Don was a specialist in contract and tort and had a particular interest in remedies and the day to day reality of contractual relations.  He had an impressive academic career as a Tutorial Fellow at Balliol and was a specialist in contract and tort, subjects he taught on the BCL for many years.  

Don played a central role in establishing the Centre for Socio-Legal Studies at Oxford in 1972 and was its Director for 21 years. This placed him at the forefront of the move in legal scholarship from traditional black-letter approaches to one supplemented by a socio-legal perspective, making use of the insights of the social sciences in the study of law and legal phenomena. It is no exaggeration to say that in his time at the Centre Don made the most important contribution of the era to securing the institutional foundations of socio-legal studies in the UK through the research conducted at the Centre, and the staff and research students brought there to be schooled in multidisciplinary analysis of law, its institutions, its processes and impact.
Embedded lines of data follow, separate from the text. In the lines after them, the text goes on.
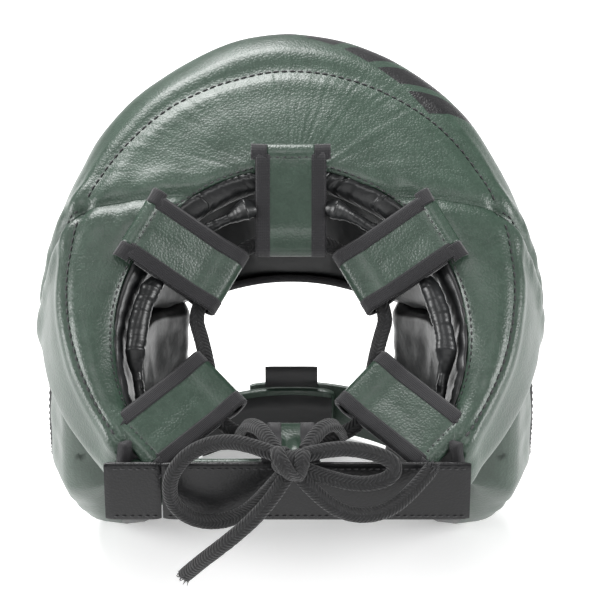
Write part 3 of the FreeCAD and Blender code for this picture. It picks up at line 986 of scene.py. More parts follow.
    def row_at(self, down: float, near: float = 2.0, far: float = 2.0) -> tuple[list[Vector],
                                                                             list[Vector]]:
        """The line on the leather at a distance below the seam, and the way it faces.

        Args:
            down: distance below the seam, in millimetres.
            near: degrees left out at the start.
            far: degrees left out at the end.
        """
        line, ways = [], []
        grid, normals = self.grids["leather"], self.facing["leather"]
        low, high = min(self.start, self.end) + near, max(self.start, self.end) - far
        for j, turn in enumerate(self.turns):
            if not low <= turn <= high:
                continue
            downs = self.downs[j]
            want = min(max(down, downs[0] + 0.5), downs[-1] - 0.5)
            k = next(k for k in range(len(downs) - 1) if downs[k + 1] >= want)
            share = (want - downs[k]) / (downs[k + 1] - downs[k])
            line.append(grid[k][j].lerp(grid[k + 1][j], share))
            ways.append(normals[k][j].lerp(normals[k + 1][j], share).normalized())
        return line, ways

    def sew(self, wardrobe: Wardrobe) -> None:
        """Adds the row beside the seam, the row along the rim and those at the ends.

        Args:
            wardrobe: the finishes.
        """
        thread = Piece(f"{self.name}_stitches")
        RIDGE_SEAM.sew(thread, *self.row_at(0.2))
        rim = [downs[0] for downs in self.downs]
        line, ways = [], []
        for j, downs in enumerate(self.downs):
            k = next(k for k in range(len(downs) - 1) if downs[k + 1] >= rim[j] + 3.4)
            share = (rim[j] + 3.4 - downs[k]) / (downs[k + 1] - downs[k])
            line.append(self.grids["leather"][k][j].lerp(self.grids["leather"][k + 1][j], share))
            ways.append(self.facing["leather"][k][j])
        SEAM.sew(thread, line, ways)
        for j in (3, len(self.turns) - 4):
            column = [row[j] for row in self.grids["leather"]]
            facing = [row[j] for row in self.facing["leather"]]
            SEAM.sew(thread, column[self.crown_rows + 1:self.crown_rows + 30],
                     facing[self.crown_rows + 1:self.crown_rows + 30])
        thread.build("headgear", "binding_tape", wardrobe.thread)


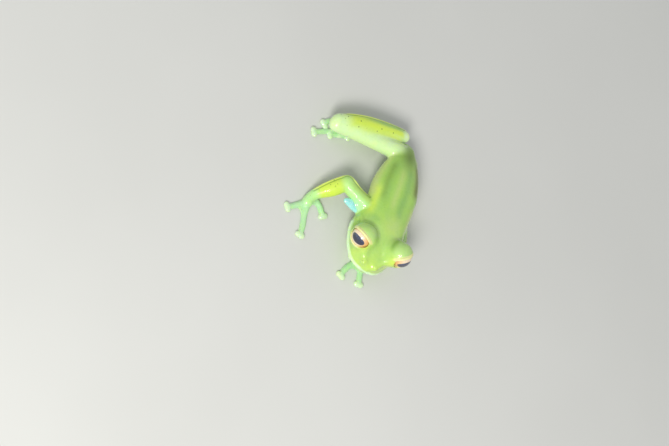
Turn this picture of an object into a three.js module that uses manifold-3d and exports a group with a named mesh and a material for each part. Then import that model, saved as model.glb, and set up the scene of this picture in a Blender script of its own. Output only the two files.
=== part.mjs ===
// A life-size glass frog at rest on a flat floor: a still model in separate, closed body parts.
// Millimetres. The frog faces -Y, its left side is +X and up is +Z.
// Points are first given from the spot on the floor under the tip of the snout, and the whole
// frog is then moved so that the origin is the middle of its footprint.
import * as THREE from "three";
import { mergeVertices } from "three/addons/utils/BufferGeometryUtils.js";
import Module from "manifold-3d";

const wasm = await Module();
wasm.setup();

// Driving sizes
const SNOUT = 0.65; // where the body begins and ends along its length
const VENT = 23.65;
const GAP = 0.3; // clear space between two neighbouring parts
const EYE_RADIUS = 1.5;
const EYE_CORNEA = 1.72; // reach of the eyeball along the line of sight
const EYE_BULGE = { radius: 2.1, behind: 0.25 }; // the lids and the bulge round the eye
const LID_OPENING = { halfLength: 1.5, halfHeight: 1.2, depth: 3 };
const LID_RIM = { radius: 0.18, outside: 0.08, proud: 0.02 };
const BROW = { at: [2.6, 4.7, 4.85], radii: [2.1, 2.5, 1.75] }; // the swelling that carries the bulge
const MOUTH = { lipRadius: 0.3, lipRise: 0.24, lipInset: 0.17, groove: 0.13, grooveRise: -0.12, corner: 6.9 };
const DIGIT_RADIUS = 0.42;
const DIGIT_HEIGHT = 0.28; // height of a finger's or toe's axis above the floor
const DISC = { halfWidth: 0.82, halfLength: 0.58, halfHeight: 0.32, sunk: 0.07 };
const WEB = { thickness: 0.5, hollow: 0.32 };
const HAND_WEB = [0.55, 0.5]; // share of each digit that the web reaches along
const FOOT_WEB = [0.72, 0.68, 0.66, 0.6, 0.72];

const v = (x, y, z) => new THREE.Vector3(x, y, z);
const UP = v(0, 0, 1);
const SIDES = { right: -1, left: 1 };

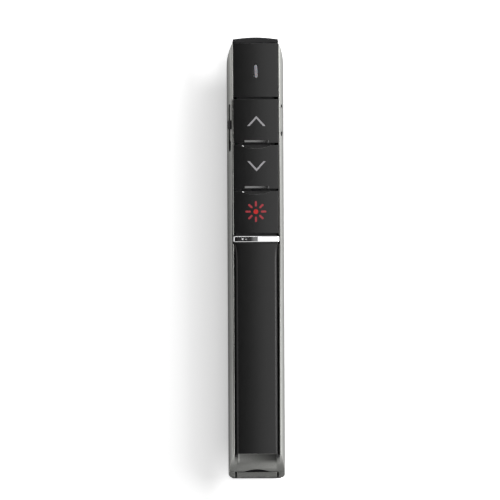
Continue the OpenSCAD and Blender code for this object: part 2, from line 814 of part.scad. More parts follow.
// Side-acting switches behind the ends of the rocker
module volume_switches() {
    face_x = rocker_pin_x + 0.5;
    tip_x = side_x(window_z, rocker_in) - 0.3;
    color([0.75, 0.75, 0.72]) for (s = [-1, 1])
        translate([0, rocker_y + s*volume_switch_dy, 0]) {
            box(face_x - 2.4, face_x, -1.5, 1.5, board_top_z, board_top_z + 1.7);
            translate([face_x - 0.1, 0, board_top_z + 1.1]) rotate([0, 90, 0])
                cylinder(d = 0.9, h = tip_x - face_x + 0.1);
        }
}

module power_switch() {
    l = slide_travel + lever_w + 2.4;
    color([0.6, 0.6, 0.62]) difference() {
        box(switch_x - switch_half, switch_x + switch_half, switch_y - l/2, switch_y + l/2,
            board_top_z, board_top_z + switch_h);
        box(switch_x - 0.6, switch_x + 0.6, switch_y - slide_travel/2 - lever_w/2 - 0.2,
            switch_y + slide_travel/2 + lever_w/2 + 0.2, board_top_z + switch_h - 0.8, far);
    }
}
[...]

He had an enormous capacity for hard work, though it was through the force of his personality that Don made the Centre an exciting and pleasant place in which to work and created a strong sense of collective effort and community. His former colleagues remember him most for his personal qualities, his sheer humanity and decency, his modesty and willingness to forsake any kind of personal recognition, his optimism, sense of fun and, not least, his shining integrity. It is fashionable to think that leadership skills can be learnt but Don was a natural. He inspired enduring loyalty, respect and friendship in all those he worked with.  

He was instrumental in appointing and mentoring at least two generations of socio- legal scholars many of whom became leaders in the field in the UK and abroad.  Don also worked behind the scenes in setting up and nurturing the Socio-Legal Studies Association. His legacy continues to be enjoyed by socio-legal scholars across the world.